I tried a guess for this, on the theory of extending the fix Nate Graham recently did: diff --git a/policykitlistener.cpp b/policykitlistener.cpp index bcf1bd2..d5500fb 100644 --- a/policykitlistener.cpp +++ b/policykitlistener.cpp @@ -190,7 +190,9 @@ void PolicyKitListener::finishObtainPrivilege() m_dialog.data()->authenticationFailure(); if (m_numTries < 3) { - m_session.data()->deleteLater(); + if (!m_session.isNull()) { + m_session.data()->deleteLater(); + } tryAgain(); return; ...but that doesn't seem to help.
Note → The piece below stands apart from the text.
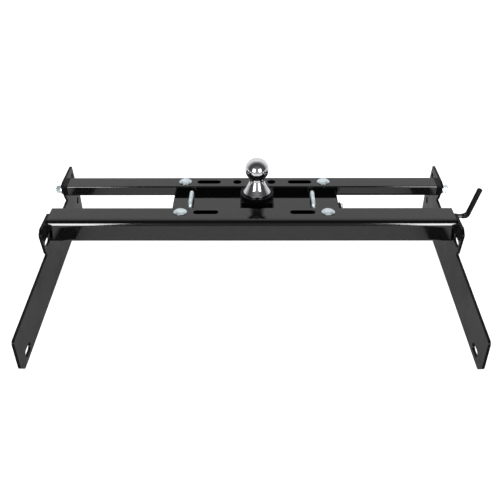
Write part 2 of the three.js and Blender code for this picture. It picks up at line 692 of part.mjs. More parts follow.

Hoping someone else has an idea.
In https://openqa.fedoraproject.org/tests/2664429 , this bug happened five times in a row!
I just hit this in KVM with a random polkit privilege escalation request on a non-live, non-empty-password user.
This bug appears to have been reported against 'rawhide' during the Fedora Linux 42 development cycle. Changing version to 42.